2/13/2010

Excerpts from a sweet memory

I wrote down this post last night, so most of the time references would be shifted by a day ;). Anyways, 2morow is the 14th of Feb, Valentine's Day. A day of love, westernized maybe, but still a special day for guys like us. Let the moral police go to hell, do what you wanna do but within the civilized limits. So starting of with my post ::

2morow night would be the 3rd anniversary. Can't believe I had so much balls to give a love-letter to a girl. A spur of the moment decision and off I was, with Criti, to Archies @ Overbridge to buy a card. Chose one that looked sweet yet simple. Hope "She" still has it with her. Was awake till 2 in the morning, re-writing letters, re-phrasing my words, making up poems and what not. Think I wrote my letter at least thrice b4 the final copy was ready.

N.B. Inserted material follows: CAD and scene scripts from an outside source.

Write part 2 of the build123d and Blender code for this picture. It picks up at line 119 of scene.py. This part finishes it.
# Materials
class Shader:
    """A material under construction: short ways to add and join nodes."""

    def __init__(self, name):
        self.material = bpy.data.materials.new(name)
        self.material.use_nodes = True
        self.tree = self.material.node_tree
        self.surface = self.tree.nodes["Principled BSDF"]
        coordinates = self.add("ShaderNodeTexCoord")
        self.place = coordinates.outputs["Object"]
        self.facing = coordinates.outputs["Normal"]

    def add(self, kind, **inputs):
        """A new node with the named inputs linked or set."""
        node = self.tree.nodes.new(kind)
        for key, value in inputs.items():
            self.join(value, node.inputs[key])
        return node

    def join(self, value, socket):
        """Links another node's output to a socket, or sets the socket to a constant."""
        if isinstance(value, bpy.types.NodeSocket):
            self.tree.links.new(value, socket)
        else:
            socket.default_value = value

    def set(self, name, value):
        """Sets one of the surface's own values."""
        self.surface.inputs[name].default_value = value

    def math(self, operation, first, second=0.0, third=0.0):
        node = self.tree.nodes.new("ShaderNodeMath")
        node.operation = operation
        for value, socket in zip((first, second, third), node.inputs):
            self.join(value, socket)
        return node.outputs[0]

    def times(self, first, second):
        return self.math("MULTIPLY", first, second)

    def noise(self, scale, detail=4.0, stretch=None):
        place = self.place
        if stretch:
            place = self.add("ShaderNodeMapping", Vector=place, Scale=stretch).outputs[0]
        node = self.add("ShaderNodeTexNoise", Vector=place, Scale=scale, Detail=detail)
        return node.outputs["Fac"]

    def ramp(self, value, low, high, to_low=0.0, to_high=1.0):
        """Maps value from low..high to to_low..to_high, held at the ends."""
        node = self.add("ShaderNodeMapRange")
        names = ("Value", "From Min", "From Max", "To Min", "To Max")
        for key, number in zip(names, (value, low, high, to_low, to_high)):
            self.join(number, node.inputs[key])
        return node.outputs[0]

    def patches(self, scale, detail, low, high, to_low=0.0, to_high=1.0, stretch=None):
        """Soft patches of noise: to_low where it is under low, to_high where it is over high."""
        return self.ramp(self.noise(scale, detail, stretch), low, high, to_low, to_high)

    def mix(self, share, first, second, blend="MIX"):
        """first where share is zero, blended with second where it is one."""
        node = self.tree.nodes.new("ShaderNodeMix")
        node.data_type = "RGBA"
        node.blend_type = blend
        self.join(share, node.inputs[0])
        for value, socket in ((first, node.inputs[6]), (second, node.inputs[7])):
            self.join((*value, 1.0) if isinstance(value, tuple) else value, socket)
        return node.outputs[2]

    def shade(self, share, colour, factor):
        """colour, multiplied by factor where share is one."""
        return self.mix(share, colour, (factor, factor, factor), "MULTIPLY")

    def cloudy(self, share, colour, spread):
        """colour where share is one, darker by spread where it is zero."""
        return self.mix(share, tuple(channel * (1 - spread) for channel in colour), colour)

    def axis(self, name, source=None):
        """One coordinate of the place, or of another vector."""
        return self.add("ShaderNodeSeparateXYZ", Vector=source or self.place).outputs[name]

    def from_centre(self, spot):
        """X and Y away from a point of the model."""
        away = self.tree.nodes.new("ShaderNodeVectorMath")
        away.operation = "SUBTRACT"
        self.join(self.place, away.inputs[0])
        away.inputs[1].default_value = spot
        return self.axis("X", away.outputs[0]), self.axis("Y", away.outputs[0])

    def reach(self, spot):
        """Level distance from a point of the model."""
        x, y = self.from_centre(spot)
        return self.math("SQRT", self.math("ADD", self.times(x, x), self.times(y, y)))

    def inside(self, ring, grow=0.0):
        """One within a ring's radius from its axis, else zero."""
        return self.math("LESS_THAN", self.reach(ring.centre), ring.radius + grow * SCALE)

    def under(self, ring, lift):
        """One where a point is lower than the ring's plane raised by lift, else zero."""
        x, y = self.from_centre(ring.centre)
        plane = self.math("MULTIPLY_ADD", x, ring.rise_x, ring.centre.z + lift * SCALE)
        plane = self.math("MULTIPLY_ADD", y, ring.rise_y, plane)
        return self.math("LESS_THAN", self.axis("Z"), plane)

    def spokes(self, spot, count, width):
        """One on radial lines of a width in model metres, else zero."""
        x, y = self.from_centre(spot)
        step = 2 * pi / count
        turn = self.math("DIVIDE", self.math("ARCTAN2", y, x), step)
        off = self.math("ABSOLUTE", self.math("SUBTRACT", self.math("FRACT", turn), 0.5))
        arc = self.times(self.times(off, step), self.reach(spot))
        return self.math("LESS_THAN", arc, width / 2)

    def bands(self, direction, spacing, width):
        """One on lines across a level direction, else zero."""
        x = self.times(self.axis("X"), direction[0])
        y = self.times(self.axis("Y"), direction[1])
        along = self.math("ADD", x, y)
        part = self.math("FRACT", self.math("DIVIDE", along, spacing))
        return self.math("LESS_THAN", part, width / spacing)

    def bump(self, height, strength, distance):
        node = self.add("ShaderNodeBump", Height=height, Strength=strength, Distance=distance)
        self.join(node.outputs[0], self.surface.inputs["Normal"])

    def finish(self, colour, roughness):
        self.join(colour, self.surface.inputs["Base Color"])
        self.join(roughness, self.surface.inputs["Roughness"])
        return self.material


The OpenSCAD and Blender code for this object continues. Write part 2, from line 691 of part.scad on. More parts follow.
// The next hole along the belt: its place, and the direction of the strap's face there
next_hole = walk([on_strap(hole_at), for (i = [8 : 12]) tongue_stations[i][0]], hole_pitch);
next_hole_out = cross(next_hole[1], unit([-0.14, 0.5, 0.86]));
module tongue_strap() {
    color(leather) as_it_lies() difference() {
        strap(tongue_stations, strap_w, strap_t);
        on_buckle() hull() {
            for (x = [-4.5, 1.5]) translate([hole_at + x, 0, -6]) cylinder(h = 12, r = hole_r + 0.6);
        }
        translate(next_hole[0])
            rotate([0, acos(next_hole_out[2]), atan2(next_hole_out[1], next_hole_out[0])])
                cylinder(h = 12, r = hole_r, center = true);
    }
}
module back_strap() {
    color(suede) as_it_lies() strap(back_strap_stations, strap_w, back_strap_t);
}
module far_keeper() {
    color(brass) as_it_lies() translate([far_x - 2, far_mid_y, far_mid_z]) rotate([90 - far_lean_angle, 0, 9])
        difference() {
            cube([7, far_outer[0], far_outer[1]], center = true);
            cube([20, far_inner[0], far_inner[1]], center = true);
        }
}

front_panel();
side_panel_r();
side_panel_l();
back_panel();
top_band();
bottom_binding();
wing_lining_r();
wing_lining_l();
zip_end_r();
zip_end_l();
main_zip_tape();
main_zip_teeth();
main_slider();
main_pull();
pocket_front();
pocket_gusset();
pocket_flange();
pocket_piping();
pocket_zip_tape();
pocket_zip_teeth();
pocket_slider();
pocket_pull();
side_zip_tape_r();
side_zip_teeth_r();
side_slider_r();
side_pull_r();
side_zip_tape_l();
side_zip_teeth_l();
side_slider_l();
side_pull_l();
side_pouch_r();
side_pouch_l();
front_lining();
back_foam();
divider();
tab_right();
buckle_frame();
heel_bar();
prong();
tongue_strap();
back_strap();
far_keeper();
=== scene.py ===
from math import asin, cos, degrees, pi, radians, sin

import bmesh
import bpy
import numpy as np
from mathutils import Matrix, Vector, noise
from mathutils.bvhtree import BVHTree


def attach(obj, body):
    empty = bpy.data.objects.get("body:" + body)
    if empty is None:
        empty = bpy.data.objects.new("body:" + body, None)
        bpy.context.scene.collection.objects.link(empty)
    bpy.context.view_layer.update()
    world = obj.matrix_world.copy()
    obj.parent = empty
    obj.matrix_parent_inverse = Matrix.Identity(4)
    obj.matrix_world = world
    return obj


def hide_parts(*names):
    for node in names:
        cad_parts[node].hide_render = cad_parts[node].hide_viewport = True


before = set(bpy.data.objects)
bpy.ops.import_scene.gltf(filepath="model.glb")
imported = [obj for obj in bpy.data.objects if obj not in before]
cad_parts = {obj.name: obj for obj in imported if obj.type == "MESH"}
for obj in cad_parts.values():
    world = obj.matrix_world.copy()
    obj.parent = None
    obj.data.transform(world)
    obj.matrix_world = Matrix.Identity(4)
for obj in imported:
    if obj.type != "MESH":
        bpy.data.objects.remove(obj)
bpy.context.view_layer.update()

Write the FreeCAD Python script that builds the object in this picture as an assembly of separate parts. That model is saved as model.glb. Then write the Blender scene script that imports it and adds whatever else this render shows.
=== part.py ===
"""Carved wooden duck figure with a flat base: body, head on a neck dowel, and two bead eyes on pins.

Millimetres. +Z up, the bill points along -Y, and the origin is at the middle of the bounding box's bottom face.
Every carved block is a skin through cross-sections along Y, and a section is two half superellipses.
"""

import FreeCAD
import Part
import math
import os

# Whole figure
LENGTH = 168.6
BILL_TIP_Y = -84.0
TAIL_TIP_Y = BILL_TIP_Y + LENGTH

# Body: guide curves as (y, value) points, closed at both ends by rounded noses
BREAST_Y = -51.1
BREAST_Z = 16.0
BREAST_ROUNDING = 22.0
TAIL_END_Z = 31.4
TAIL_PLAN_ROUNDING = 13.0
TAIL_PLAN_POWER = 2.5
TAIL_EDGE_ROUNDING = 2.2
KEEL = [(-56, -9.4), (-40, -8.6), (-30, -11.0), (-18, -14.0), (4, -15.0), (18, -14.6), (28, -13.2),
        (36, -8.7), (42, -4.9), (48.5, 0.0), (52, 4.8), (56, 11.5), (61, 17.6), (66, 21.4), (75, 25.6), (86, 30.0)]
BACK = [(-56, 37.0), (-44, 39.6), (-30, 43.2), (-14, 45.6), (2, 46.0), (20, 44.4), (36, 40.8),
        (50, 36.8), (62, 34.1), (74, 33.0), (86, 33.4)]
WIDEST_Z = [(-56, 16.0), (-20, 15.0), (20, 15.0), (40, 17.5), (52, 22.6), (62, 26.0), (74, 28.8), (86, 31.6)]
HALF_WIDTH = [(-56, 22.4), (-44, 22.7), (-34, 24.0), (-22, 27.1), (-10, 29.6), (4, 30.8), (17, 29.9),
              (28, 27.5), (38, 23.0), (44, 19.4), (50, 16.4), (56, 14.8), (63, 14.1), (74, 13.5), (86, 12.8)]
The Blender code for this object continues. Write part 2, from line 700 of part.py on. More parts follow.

Next day, was on hyper-drive. Came to college, late as usual, with only thing in mind. To propose to mi lady. Still remember the shivering and those knocking knees. Right in the classroom where I sat for 3 semesters, I opened up my heart. Another thing that binds my memory to GEC, Room no. 305. That room helped open my heart twice, once 3yrs back two days from now, and next on 26th of June last yr. I left my B.Tech in that class, after almost 3 yrs of fun with my old batch, joined back to B.Tech with my new batch in that same class, made new friends there and finally bade farewell to college from that very same room.

Coming back to Feb'07, I walked up and called her out from her gang. Gave her the card and my letter. Nothing filmy, just simple exchange of thoughts. Told her about my feelings for her, from the 1st day of college when I first saw her big eyes, her specs and those jasmine flowers on her hair. I did have doubts whether I could convey all that in whatever Malayalam I knew. Somehow, by God's grace I managed. She replied stating facts that she wasn't the best option for me then. All that she said on that day stills rings loud and clear in my ears. Even now, it hurts to think that I let go of such a sweet girl and completely messed it up. Not that I blame her for what she said, but myself for being so naive and laid-back when it comes to matters like these. I don't win arguments, not now and certainly not back then.

Looking back, I have learn't a thing or two for that experience. One, love at first sight isn't a myth. Two, it's great to have a broken heart, for you can learn to start anew. Three, it showed that unless you give it your all, you won't get what you yearn for. But then, I wouldn't have messed up, my already messed up, life so much if I hadn't "Niked".
Anyways, memories will remain and looking back to days after that, I gained so much in life that it could be termed as a blessing in disguise. See where I stand nwo, a nice job, an incomplete degree and ready-to-fall-in-love heart. In short, seems like "Jo hota hai, acche ke liye hi hota hai"(No pun intended).